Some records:
•••••
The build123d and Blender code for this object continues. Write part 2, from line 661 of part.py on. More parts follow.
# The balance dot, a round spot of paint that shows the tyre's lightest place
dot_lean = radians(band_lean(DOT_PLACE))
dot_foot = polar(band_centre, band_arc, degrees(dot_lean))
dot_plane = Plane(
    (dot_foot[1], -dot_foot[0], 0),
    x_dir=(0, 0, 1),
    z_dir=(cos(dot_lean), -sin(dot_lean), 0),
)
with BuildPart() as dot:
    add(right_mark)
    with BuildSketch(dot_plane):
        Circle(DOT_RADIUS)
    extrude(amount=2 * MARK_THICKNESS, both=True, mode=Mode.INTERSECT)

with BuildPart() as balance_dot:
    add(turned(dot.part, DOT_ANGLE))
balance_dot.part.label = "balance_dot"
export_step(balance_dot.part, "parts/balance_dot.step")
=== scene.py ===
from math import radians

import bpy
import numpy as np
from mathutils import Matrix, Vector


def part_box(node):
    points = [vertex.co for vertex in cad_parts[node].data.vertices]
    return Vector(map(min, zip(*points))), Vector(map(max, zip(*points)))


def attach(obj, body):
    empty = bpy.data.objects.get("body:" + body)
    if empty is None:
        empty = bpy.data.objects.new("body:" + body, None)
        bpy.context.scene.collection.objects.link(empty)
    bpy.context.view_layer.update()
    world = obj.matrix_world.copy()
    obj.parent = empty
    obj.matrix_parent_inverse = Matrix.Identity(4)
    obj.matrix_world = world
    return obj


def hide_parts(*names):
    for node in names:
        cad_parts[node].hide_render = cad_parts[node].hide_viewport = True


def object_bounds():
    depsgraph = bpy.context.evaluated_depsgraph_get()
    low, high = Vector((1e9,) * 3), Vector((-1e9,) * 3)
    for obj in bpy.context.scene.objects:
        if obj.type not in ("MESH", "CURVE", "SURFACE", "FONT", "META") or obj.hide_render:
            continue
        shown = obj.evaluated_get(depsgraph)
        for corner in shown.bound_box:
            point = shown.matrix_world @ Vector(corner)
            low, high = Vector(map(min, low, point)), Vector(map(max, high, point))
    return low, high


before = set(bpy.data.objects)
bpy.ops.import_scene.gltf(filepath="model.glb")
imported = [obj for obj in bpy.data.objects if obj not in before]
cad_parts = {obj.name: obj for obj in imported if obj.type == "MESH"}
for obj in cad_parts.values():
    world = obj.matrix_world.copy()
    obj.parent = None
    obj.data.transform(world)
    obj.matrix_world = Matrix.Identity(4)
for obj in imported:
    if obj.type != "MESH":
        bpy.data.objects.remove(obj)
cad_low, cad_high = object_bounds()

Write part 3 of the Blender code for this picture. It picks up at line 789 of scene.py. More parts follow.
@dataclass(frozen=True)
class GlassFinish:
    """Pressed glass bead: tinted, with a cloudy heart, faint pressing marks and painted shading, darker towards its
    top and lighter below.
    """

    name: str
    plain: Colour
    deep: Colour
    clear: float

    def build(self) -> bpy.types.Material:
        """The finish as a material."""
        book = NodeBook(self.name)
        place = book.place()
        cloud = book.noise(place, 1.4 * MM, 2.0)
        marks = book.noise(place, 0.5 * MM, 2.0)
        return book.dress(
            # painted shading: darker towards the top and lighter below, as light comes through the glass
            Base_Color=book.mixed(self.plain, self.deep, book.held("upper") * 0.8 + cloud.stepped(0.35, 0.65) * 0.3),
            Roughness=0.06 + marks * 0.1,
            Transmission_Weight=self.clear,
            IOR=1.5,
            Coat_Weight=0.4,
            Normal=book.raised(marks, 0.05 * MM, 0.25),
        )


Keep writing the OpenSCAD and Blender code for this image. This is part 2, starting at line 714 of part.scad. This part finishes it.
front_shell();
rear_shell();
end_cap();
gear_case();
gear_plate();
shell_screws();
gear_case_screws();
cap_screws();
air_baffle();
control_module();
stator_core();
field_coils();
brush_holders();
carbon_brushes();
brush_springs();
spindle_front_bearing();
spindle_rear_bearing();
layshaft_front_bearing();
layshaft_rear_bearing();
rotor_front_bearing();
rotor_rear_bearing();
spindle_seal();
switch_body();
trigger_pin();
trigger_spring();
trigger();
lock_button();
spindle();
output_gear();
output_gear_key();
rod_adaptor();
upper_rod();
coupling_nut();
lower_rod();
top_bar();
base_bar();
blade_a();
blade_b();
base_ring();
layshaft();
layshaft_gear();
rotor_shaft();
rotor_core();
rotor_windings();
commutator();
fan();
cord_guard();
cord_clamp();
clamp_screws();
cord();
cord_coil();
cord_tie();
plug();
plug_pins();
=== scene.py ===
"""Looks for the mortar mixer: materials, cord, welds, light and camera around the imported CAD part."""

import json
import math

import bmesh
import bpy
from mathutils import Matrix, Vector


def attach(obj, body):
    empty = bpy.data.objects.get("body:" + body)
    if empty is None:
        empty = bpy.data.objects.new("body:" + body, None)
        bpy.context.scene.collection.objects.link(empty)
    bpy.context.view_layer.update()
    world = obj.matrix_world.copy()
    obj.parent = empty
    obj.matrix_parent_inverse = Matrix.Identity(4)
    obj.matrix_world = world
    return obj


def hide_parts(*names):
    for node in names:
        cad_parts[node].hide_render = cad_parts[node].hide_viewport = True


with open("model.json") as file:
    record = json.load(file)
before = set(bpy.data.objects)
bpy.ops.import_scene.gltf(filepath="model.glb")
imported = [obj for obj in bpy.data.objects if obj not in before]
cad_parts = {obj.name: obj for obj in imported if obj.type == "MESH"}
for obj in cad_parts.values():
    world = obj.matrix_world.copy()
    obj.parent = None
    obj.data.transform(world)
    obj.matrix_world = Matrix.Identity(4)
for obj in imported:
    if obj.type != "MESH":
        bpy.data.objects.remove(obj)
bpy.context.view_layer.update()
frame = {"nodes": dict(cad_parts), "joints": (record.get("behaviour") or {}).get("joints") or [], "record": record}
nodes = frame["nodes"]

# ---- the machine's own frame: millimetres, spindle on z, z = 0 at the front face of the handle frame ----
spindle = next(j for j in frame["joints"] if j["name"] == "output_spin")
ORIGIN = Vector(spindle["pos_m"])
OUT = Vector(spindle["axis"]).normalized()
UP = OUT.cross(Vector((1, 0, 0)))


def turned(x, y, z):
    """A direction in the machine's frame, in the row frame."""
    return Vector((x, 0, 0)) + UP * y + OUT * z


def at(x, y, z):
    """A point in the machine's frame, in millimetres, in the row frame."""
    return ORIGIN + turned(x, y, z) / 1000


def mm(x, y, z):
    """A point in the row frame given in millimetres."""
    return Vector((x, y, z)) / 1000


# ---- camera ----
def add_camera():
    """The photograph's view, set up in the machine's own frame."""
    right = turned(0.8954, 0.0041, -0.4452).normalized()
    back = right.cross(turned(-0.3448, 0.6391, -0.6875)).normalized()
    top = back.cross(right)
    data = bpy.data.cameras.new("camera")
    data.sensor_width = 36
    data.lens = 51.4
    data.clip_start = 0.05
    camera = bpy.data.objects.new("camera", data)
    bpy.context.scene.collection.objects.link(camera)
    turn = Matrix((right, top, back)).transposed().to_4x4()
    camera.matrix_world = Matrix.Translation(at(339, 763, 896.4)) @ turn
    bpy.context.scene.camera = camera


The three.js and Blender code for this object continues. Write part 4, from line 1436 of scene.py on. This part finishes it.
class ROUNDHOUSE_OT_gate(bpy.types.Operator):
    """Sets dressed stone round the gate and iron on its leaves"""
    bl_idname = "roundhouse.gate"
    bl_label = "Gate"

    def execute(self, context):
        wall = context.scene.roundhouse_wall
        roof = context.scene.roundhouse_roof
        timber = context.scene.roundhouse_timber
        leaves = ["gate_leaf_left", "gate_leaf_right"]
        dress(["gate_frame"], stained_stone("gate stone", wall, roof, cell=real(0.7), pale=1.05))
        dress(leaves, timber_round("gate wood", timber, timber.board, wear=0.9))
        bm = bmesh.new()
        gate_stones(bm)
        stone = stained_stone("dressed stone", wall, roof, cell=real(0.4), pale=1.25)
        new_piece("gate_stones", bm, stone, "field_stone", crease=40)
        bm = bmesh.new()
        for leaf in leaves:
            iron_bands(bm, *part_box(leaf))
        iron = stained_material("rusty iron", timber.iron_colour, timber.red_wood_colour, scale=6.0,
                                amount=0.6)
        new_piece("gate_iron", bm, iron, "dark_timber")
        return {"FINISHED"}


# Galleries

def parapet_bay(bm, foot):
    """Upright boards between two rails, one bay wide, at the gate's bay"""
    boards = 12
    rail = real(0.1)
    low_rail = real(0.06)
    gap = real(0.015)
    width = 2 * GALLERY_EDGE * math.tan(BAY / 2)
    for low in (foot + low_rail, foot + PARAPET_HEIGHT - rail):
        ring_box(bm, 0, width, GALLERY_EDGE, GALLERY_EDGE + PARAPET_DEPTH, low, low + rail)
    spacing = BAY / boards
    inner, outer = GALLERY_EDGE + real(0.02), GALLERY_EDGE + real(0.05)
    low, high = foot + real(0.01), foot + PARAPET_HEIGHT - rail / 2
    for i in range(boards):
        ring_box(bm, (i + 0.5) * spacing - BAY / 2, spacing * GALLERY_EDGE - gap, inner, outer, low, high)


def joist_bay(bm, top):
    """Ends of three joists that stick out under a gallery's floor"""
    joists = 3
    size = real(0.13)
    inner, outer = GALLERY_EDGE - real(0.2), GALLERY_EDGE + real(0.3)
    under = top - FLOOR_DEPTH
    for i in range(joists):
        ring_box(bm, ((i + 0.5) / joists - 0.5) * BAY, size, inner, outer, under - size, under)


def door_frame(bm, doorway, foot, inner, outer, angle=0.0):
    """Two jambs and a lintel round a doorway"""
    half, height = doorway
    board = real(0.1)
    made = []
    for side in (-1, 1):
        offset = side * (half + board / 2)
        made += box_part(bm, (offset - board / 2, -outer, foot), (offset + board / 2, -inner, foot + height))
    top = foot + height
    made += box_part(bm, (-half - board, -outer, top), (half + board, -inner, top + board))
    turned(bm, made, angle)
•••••
__Goal__
Quote the data above verbatim from its first line to the line that includes "MARK_THICKNESS, both=True, mode=Mode.INTERSECT)", with both boundary lines retained.

__Response to the exercise__
The build123d and Blender code for this object continues. Write part 2, from line 661 of part.py on. More parts follow.
# The balance dot, a round spot of paint that shows the tyre's lightest place
dot_lean = radians(band_lean(DOT_PLACE))
dot_foot = polar(band_centre, band_arc, degrees(dot_lean))
dot_plane = Plane(
    (dot_foot[1], -dot_foot[0], 0),
    x_dir=(0, 0, 1),
    z_dir=(cos(dot_lean), -sin(dot_lean), 0),
)
with BuildPart() as dot:
    add(right_mark)
    with BuildSketch(dot_plane):
        Circle(DOT_RADIUS)
    extrude(amount=2 * MARK_THICKNESS, both=True, mode=Mode.INTERSECT)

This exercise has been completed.